College campus political correctness reaches a new low

The University of California Regents are scheduled to consider at a meeting tomorrow a proposal that will turn the Constitutional protection of free speech on its head, while empowering the thought police of campus elites.

The policy is a Regents’ Statement of Principles Against Intolerance, and it begins with a high-minded endorsement of academic freedom.  “Free expression and the open exchange of ideas—principles enshrined in our national and state Constitutions—are part of the University’s fiber.”

So far, so good.  The First Amendment does not stop at the campus doorstep and historically colleges and universities have been breeding grounds for provocative ideas and even unpopular speech.

But then the Regents’ policy entangles itself in a web of pious political correctness on the issue of intolerance that is self-contradictory as well as unconstitutional.

“Everyone in the University community has the right to study, teach, conduct research, and work free from acts and expressions of intolerance,” the policy says.  The Regents define intolerance as “unwelcome conduct motivated by discrimination against, or hatred toward, other individuals or groups.”

So hate speech (whatever that is) and derogatory language (again, fungible) would violate the policy.  Chillingly, the policy says the University “will respond promptly and effectively to reports of intolerant behavior and treat them as opportunities to reinforce the University’s Principles Against Intolerance.”

Perhaps campus officials are planning a thought gulag where purveyors of intolerance can get their minds right.
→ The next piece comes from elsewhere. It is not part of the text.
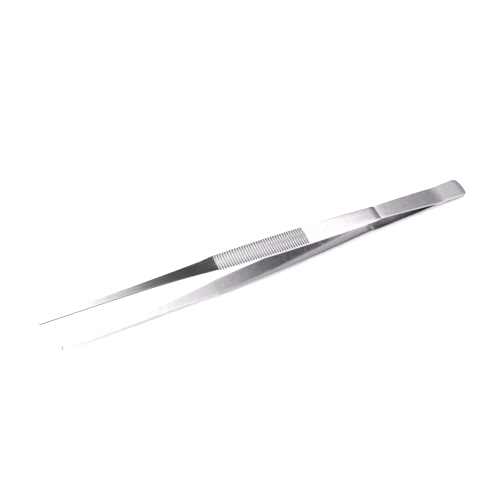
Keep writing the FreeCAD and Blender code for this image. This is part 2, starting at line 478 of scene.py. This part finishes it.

UCLA Law School Professor Eugene Volokh, who specializes in free speech law, wrote in the Washington Post, “The authors of the proposal love free and open exchange of ideas, until some ideas they dislike about, say, disabilities, are expressed.”

President Obama took on campus PC during a speech in Des Moines, Iowa, Monday, saying “that’s not the way we learn.”  The President said college students should not be “coddled and protected from different points of view.”

The First Amendment exists specifically to protect the very speech the Regents are trying to curb—unpopular speech.  In the landmark U.S. Supreme Court decision Gertz v. Robert Welch, Inc. (1974), Justice Lewis Franklin Powell, Jr., wrote for the majority, “Under the First Amendment there is no such thing as a false idea.  However pernicious an opinion may seem, we depend for its correction not on the conscience of judges and juries, but on the competition of other ideas.”

That is what the University of California Regents should be promoting—the marketplace of ideas where the truth will emerge and falsehoods will dissipate.  Instead, the Regents have concocted an Orwellian doctrine that suppresses speech and subjects students, faculty and staff to the whims of political correctness.